Saturday, July 28, 2012

Initial viewing thoughts for The Dark Knight Rises

Before I begin my thoughts on this film, I want to wish my prayers up to the victims in Colorado. Having seen this film at a midnight showing, this news hit my brother and I hard when we woke up the next morning. It really shows how quickly life can be taken away.

I wish those recovering all the best when healing; I wish the families of those affected many condolences. I will not give the offender the pleasure of his name being on another page, and outside of this wish that justice will be served for the victims, I won't make even another mention.

Now, to the film at hand, as the film is still very early in its run in theaters, I will not be giving much of a plot synopsis here. More importantly, I won't be rating the film until I've seen it a second time because I've viewed each of the other films at least twice.

I feel that a film can't be judged until the second viewing because the second time is when you see the movie knowing what is coming.

That said, after attending the midnight showing at Reading Cinemas in San Diego's Gaslamp Quarter (beautiful old-school theater, by the way), I was blown away.

I was taken on an emotional ride throughout the first act, as Bruce's dynamic with Alfred reaches its boiling point.

This film is very depressing, as Commissioner Gordon's living a lie thanks to Batman and Harvey Dent, and this has caused him to lose his family. Bruce is basically Howard Hughes with lethal capabilities, and basically all the people we've been invested in have just awful lives.

Death becomes a long-running theme that goes through all the storylines, actually. I will say that the second act felt like it dragged (and again, was really depressing), but the third act of this film may be the best 45 minutes to an hour of any action film EVER.

I love how this film tied not only itself to the two preceding films, but also tied the first two together. The issue there, though, is that it will be hard to rate the film on its own because it basically requires further viewing in order to get the full emotional range of the story.

Overall, this trilogy goes beautifully and has an ending that I can be satisfied with. I love all the fan service that was casually thrown in and how I could easily pinpoint no fewer than seven comic book storylines.

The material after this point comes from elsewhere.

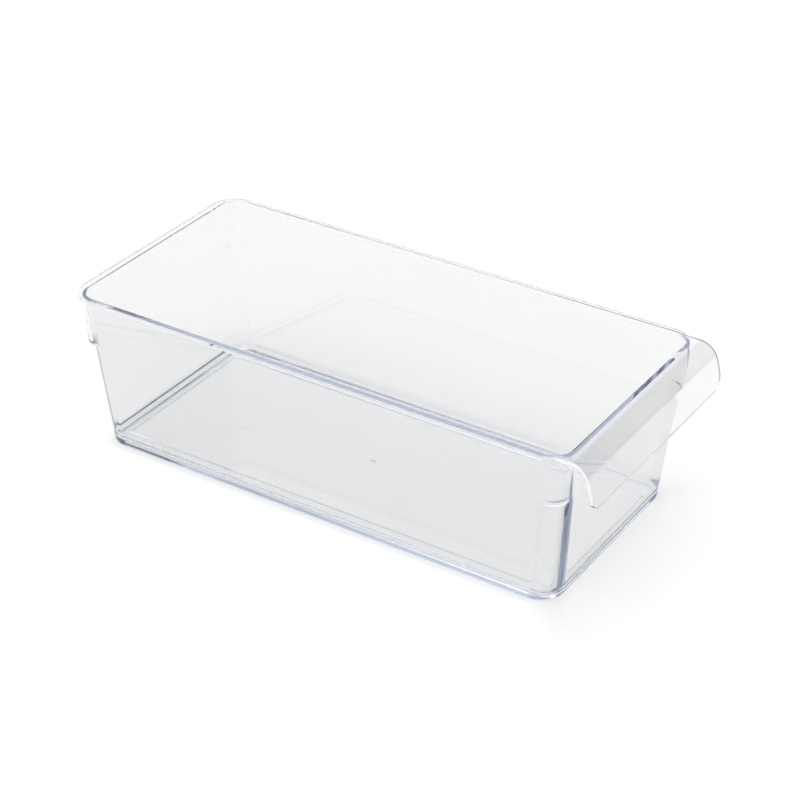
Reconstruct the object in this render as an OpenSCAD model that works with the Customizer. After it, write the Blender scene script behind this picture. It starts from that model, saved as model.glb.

As far as how it rates, I'd say (after only one viewing, note) that as a standalone movie it's probably a little weaker than Begins and TDK; however, in terms of its relation to the trilogy and as someone who knows the other two films as backstory, this is the best of the three.

This hearkens to a theory that I have about shows and movies that build off of a continuity and have a set end point planned: When the series is of a good quality and planned out, the final installment is generally the best.

My belief is that this is due to the fact that everything in the shows/movies builds up to one or two major climaxes, and they are what defines the program. Everything that was good about prior installments gets tied into the climax, so the final installment draws not only off of its own merit, but all the strong installments that preceded it.

Here is a good example: The two moments that almost any Dragon Ball Z fan will mention immediately as a legendary moment in the series are Goku's SSJ transformation against Frieza and Gohan's SSJ2 transformation against Cell.

This is because so much of the arcs had been built toward those moments. Goku had his Saiyan heritage story, the Frieza fight, parallels with his Spirit Bomb attack, as well as Guru and Vegeta's romancing of the Super Saiyan converging to add to how monumental the transformation was.

Gohan's transformation was a culmination of years of finding more and more power, plus everyone's desire to ascend past base Super Saiyan, among many other storylines.

TDKR is a representation of why I consider plot-based programming like DBZ and Avatar: The Last Airbender to have an inherent advantage over show-by-show programming like Spongebob and Family Guy. While individual episodes can be good and characters can become iconic through an aggregation of signiature moments, only in plot-built shows can so much be tied into a single moment.

Only in plot-based programming can a great installment rise to a legendary level and become an icon.

A legend did rise with TDKR, and this trilogy's mark has been forever left on the comic book movie industry - and the movie industry in general.

I cannot recommend this movie enough.